Sunday, April 18, 2010

Review of "The Scenesters"

Several months back I would have told you that I expected the funniest movie I would see all year to be “Hot Tub Time Machine”. Well, when I had seen that movie it was momentarily the funniest movie I had seen. That was until last night when it was bumped down a notch on my list after I watched a little indie gem called “The Scenesters” at the Wisconsin Film Festival. Not only was it the funniest movie I have seen in quite some time, it is also the best all around film I can recall seeing as well.

Yes. You heard me. I said it was one of the best films I have seen in quite some time. Not just comedies, but all movies I have seen in 2010. I even enjoyed it more than that over produced and overrated smurf adventure, “Avatar”. The real interesting thing about “Scenesters” is that you probably have never even heard of it. Most independent films end up never even blipping on your radar. It is a shame because there are plenty of great movies out there waiting for you to discover. “The Scenesters” is an example as to why you should personally make an attempt to seek out independent movies to view. There is a lot more heart and care put into these movies and it shows with the final product.

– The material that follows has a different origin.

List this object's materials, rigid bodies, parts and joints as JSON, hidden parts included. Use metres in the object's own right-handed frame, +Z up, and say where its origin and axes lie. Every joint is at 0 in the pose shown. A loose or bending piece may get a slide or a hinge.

“The Scenesters” is a dark comedy unlike anything you have seen. You might think you’ve seen it done before, but your assumptions should be dispelled after the movie gets going. Portrayed as a legitimate documentary, the movies fuses together a patchwork of video sources including a hand held camera, court room footage, newscasts, surveillance video, and even a music video (an amusing one at that). Despite the handheld shooting, there is not a shaky sense of nausea like other films have given. The clips are put together masterfully to form a cohesive narrative.

The premise of the movie is introduced when an upstart filmmaker named Wallace Cotton (Todd Berger) has to take a job video-taping murder scenes for the Los Angeles Police Department. This is because his attempts at making his own movies haven’t been that successful, which is probably because he isn’t very good at it. His friend and producer, Roger Graham (Jeff Grace), is simultaneously working on a meta-documentary about the film making process. When Roger learns of Wallace’s new job, he decides that the best idea is to have his full production crew assist Wallace at crime scenes. This is an absurd thought, but Roger convinces his good friend by pointing out that making a full production of it will make him “the Los Angeles crime scene videographer” as opposed to just “a Los Angeles crime scene videographer”.

When the premise is seemingly set, Wallace’s crew finds the protagonist for their documentary when they meet Charlie (Blaise Miller), a crime scene clean-up worker. Charlie becomes their focus when his keen observation skills come across several key clues that the police miss at a two murder scenes. The evidence he finds happens to point to the murders being connected and being the work of a serial killer. Charlie wants to inform the police, but Roger and Wallace have different ideas. They decide that their movie is now about Charlie finding a serial killer.

During the investigation Charlie comes across several interesting personalities. Heading up the police investigation is Henry Muse (Kevin Brennan) an overzealous detective who seems to be more interested in promoting his band rather than solving crimes. His partner is Carlita Travers (Monika Jolly), who is to be the hard-nosed by the book type who doesn’t want Wallace’s crew getting in the way. These two aren’t in the movie to just for the sake of being rivals to Charlie’s investigation. They actually provide their own type of comedic relief whenever they are on screen.

Complicating things for Charlie is that he keeps running into his ex-girlfriend, Jewell (Suzanne May), a local news reporter. Roger, thinking the film needs a love story, manipulates them into spending more time together. This approach conflicts with what Wallace wants to do with the movie, so we are treated to some hilarious conflict between the filmmakers.

It sounds cliché to say that a movie delivers wall to wall laughs, but when it is true it needs to be said. This is the case for “Scenesters”. Todd Berger, who is credited as the writer and director, put together a story that builds up steam as it gets going. The dialogue is sharp and enhances by the skilled comedic timing of the actors delivering the lines. Jeff Grace stands out from the rest of the cast. He could be a big star if he manages to get a role in any mainstream project. Drop him into any sitcom on television and he would improve it. However, the rest of the cast deserves just as much credit. Every one of them is funny in virtually every scene you see.

Despite being filmed with handheld cameras, “The Scenesters” looks like a major studio film, but with the sensibilities of an indie flick. It is a combination I would like to see more of with movies. To craft a great story with engaging characters while making a good looking movie is hard to come by these days. So often do we have to sit through movies that only have two of the three (or in the case of “Avatar”, just the part that looks good).

It will be a while before most of you will get a chance to see “The Scenesters”, unless you happen to come across it at your local film festival. I ultimately hope that a major studio will considering distributing it in a wide release. With the proper marketing, it could be big hit. There is no word on when the DVD will be released, so all I can suggest is that you keep your eyes peeled for this one. Needless to say, “The Scenesters” comes highly recommended by this guy.